Once you start looking for it, you see the barbell everywhere. The writer and risk analyst Nassim Nicholas Taleb has championed the barbell as a master strategy for living in a world dominated by unpredictable, high-impact events. His advice is to structure your affairs with a combination of extreme safety and extreme, but controlled, risk-taking.
Career Strategy: Instead of a supposedly "safe" corporate job that could vanish in the next restructuring (a fragile middle), a barbell strategy might involve having a very secure but perhaps unexciting government job (the safe end) while pursuing a high-risk, high-reward passion project like a startup or a novel on the side (the speculative end).
Health and Fitness: Instead of jogging for an hour every day (moderate, chronic stress), a barbell approach might involve long periods of rest and recovery, punctuated by very short, all-out, high-intensity sprints.
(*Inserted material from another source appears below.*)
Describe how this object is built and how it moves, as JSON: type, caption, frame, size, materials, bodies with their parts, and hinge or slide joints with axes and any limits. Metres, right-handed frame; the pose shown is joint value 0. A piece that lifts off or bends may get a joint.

Maximum safety combined with maximum stimulus.
Information Diet: Instead of consuming mostly middle-brow journalism and opinion pieces, a barbell reader might focus on timeless classics and foundational texts on one end, and raw, cutting-edge scientific papers on the other, skipping the often-distorted filter of the middle.
In every case, the logic is the same. The "middle" is often a dangerous illusion of safety—it is fragile, optimized for a narrow set of predictable outcomes, and vulnerable to shock. The barbell, by its very construction, acknowledges a wider range of possibilities. It prepares for the unexpected. The safe end provides resilience and survival, while the speculative end provides the potential for disproportionate gains from positive shocks.
From a mathematical trick to hedge a bond portfolio, the barbell concept blossoms into a profound philosophy for navigating complexity. It teaches us that sometimes, the most robust path is not the middle road, but the one that bravely embraces the extremes. It is a testament to the unifying beauty of great ideas, showing how a single principle can illuminate the workings of a pension fund, a stock market, and even the choices we make every day.